Jack Sonenberg
Feingarten Galleries
As a New York artist, Jack Sonenberg is probably more widely known for his woodcuts, yet his graphic work has always been related to his efforts as a painter. In both his drawings and paintings seen at the Feingarten Galleries there is an extremely fine sensitivity to surface textures. In the oils the color is keyed very low, achieving almost a dull metallic tonality in which bits of red, blue, yellow or green are all the richer because of their restraint. In “Sounding I” the subtle variations of ground are broken only by the hint of a calligraphic form that appears in a slightly raised surface. In “Oasis I,” “Oasis II” and in “White Matrix” there is a strong central form of rectangular nature that dominates the space.
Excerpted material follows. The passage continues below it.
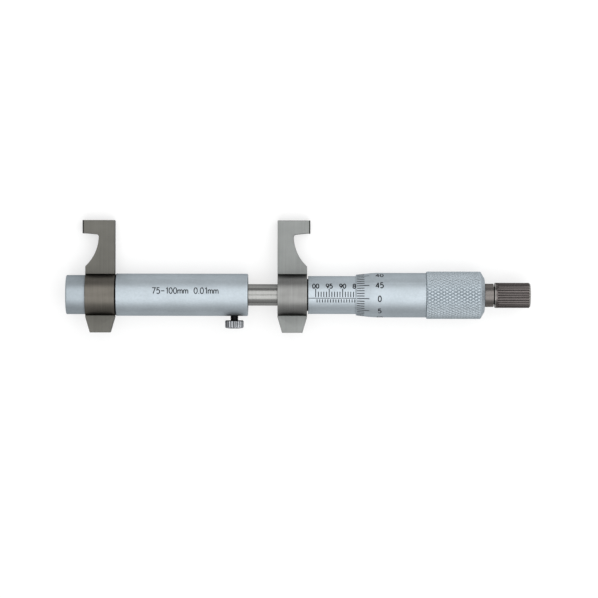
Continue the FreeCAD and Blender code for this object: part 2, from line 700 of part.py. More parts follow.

This “intrinsic image” as the artist is wont to call it, derives a kind of metaphorical content from the illuminating use of a warm white, never without color in it, intense in degree but in exquisite taste. It is, in particular, the nature of refinement found in Sonenberg’s work that separates it from much of the abstract expressionism in America today. In his drawings however, Sonenberg has a tendency to become “chic,” almost too dexterous in his combination of the accidental qualities of torn paper with the precision of graphite rubbings from woodcuts. The reference to anything outside of their own existence is lost, limiting the works to what they are physically: white paper fragments whose torn edges contrast with a black paper ground, and modulated passages of subtle graphite textures.